Oui. Au Vatican, on ne pouvait pas ne pas connaître les prises de positions anciennes et répétées de Williamson. Cela dit, le dialogue judéo-catholique continuera, et ce n’est pas Williamson qui le brisera. Le pape a dit que la négation de la Shoah est inconcevable. Il a réaffirmé sa solidarité avec les juifs. Et il a demandé aux intégristes d’accepter le concile Vatican II, marqué notamment par la reconnaissance de la filiation entre judaïsme et chrétienté.

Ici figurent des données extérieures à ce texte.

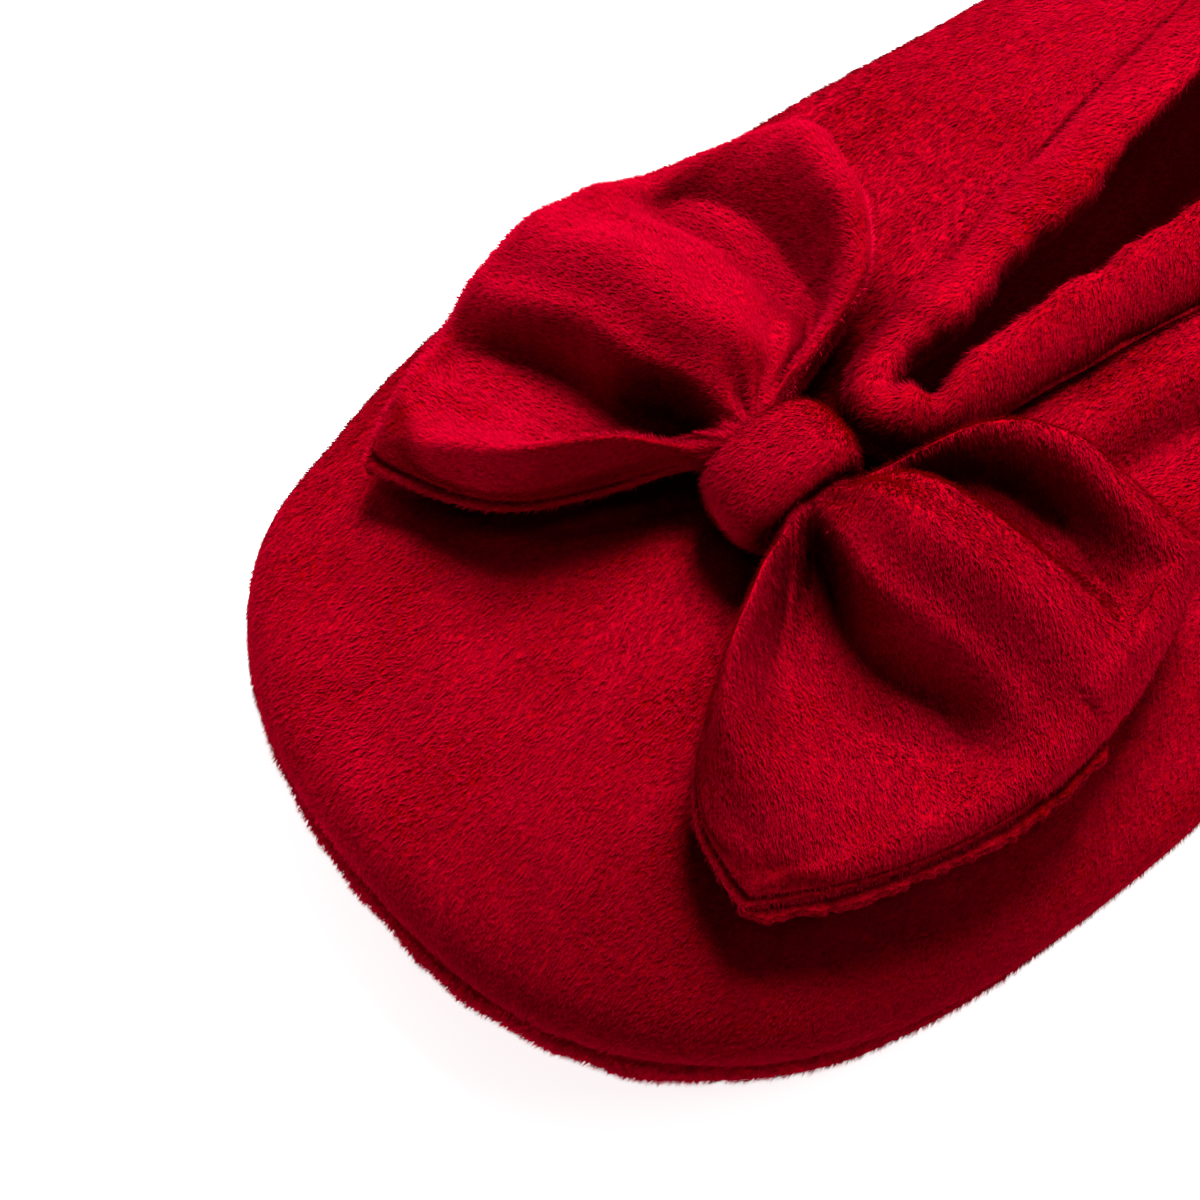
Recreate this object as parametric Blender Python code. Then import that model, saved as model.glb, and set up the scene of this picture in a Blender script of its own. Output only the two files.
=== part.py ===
"""Ballerina slipper in short-pile velour, with a pinched bow on its vamp.

Metres, +Z up, Z = 0 on the floor. The toe points to -Y, the wearer's heel to +Y. The two
sides mirror each other across X = 0, so it fits either foot; only the soft collar has
slumped inward on its +X side, as it lies.
Positions along the slipper are shares of SOLE_LENGTH, counted from the toe.
"""

import math

import bpy
from mathutils import Vector
from mathutils.bvhtree import BVHTree

# Sole outline
SOLE_LENGTH = 0.250
BALL_WIDTH = 0.098
WAIST_WIDTH = 0.077
HEEL_WIDTH = 0.070
TOE_ROUND_SHARE = 0.23
HEEL_ROUND_SHARE = 0.16
TOE_POWER, HEEL_POWER = 2.5, 2.15

# Sole layers, from the floor up
OUTSOLE_THICKNESS = 0.0025
WRAP_THICKNESS = 0.0050
INSOLE_THICKNESS = 0.0040
OUTSOLE_INSET = 0.0030
RIM_PROUD = 0.0020
TOE_SPRING = 0.0040
ARCH_RISE = 0.0020
SPRING_SHARE = 0.17
ARCH_FROM_SHARE, ARCH_TO_SHARE = 0.42, 0.74

# Upper
WALL = 0.0028
FOOT_BULGE = 0.0090
COLLAR_FROM_SHARE, COLLAR_TO_SHARE = 0.278, 0.945
THROAT_WIDTH = 0.012
COLLAR_WIDTH = 0.054
THROAT_ROUND_SHARE = 0.05
BACK_ROUND_SHARE = 0.30
THROAT_HEIGHT = 0.0345
QUARTER_HEIGHT = 0.0320
BACK_HEIGHT = 0.0470
COLLAR_SLUMP = 0.0085

# Elastic casing on the collar
CASING_WIDTH = 0.0125
CASING_THICKNESS = 0.0050

# Bow
BOW_SHARE = 0.228
BOW_TILT = math.radians(6)
BOW_SPAN = 0.085
BOW_LENGTH = 0.0625
BOW_THICKNESS = 0.0060
BOW_RIDGE = 0.0110
BOW_DROP = 0.0070
KNOT_WIDTH = 0.0110
KNOT_LENGTH = 0.0175
KNOT_HEIGHT = 0.0130
KNOT_BAND = 0.0022

# Touching pieces stay this far apart
GAP = 0.0003

# Height of the upper's foot and of the insole's underside over the sole's own curve
SEAT = OUTSOLE_THICKNESS + GAP + WRAP_THICKNESS + GAP

# Mesh steps
RING_STEPS = 96
UPPER_STEPS = 11

VELOUR_RED = (0.52, 0.004, 0.022)
LINING_RED = (0.30, 0.004, 0.014)
GRIP_RED = (0.20, 0.006, 0.016)

# Width of the sole along its length, as a mix of the three named widths.
SOLE_WIDTHS = (
    {"along": 0.00, "ball": 1.00, "waist": 0.00, "heel": 0.00},
    {"along": 0.23, "ball": 1.00, "waist": 0.00, "heel": 0.00},
    {"along": 0.40, "ball": 0.55, "waist": 0.45, "heel": 0.00},
    {"along": 0.58, "ball": 0.00, "waist": 1.00, "heel": 0.00},
    {"along": 0.76, "ball": 0.00, "waist": 0.20, "heel": 0.80},
    {"along": 0.84, "ball": 0.00, "waist": 0.00, "heel": 1.00},
    {"along": 1.00, "ball": 0.00, "waist": 0.00, "heel": 1.00},
)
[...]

Le projet de béatification du pape Pie XII dont le silence pendant la Seconde Guerre mondiale continue de provoquer polémiques et malaise ne risque-t-il d’être un sujet de conflit ?
Si l’Eglise prenait la responsabilité de béatifier Pie XII avant que les historiens aient eu accès aux archives complètes du Vatican, elle provoquerait une rupture grave avec le monde juif. Avant et pendant la guerre, alors que l’Eglise avait besoin d’un prophète, Pie XII s’est conduit comme un diplomate, et un mauvais diplomate. Après 1945, alors que le nazisme s’était effondré et qu’il n’y avait plus aucun risque ni pour les prêtres ni pour l’Eglise, jamais il n’a parlé de la Shoah, ce qui suggère que, pour lui, il s’agissait d’un événement d’importance secondaire.

Qu’espérez-vous du voyage de Benoît XVI en Israël en mai ?
J’espère que ce voyage apportera beaucoup d’éclaircissements et d’apaisement, notamment lorsque le pape ira au mémorial de Yad Vashem. Et qu’il se situera dans la ligne du voyage de Jean-Paul II qui a énormément contribué au rapprochement entre juifs et catholiques.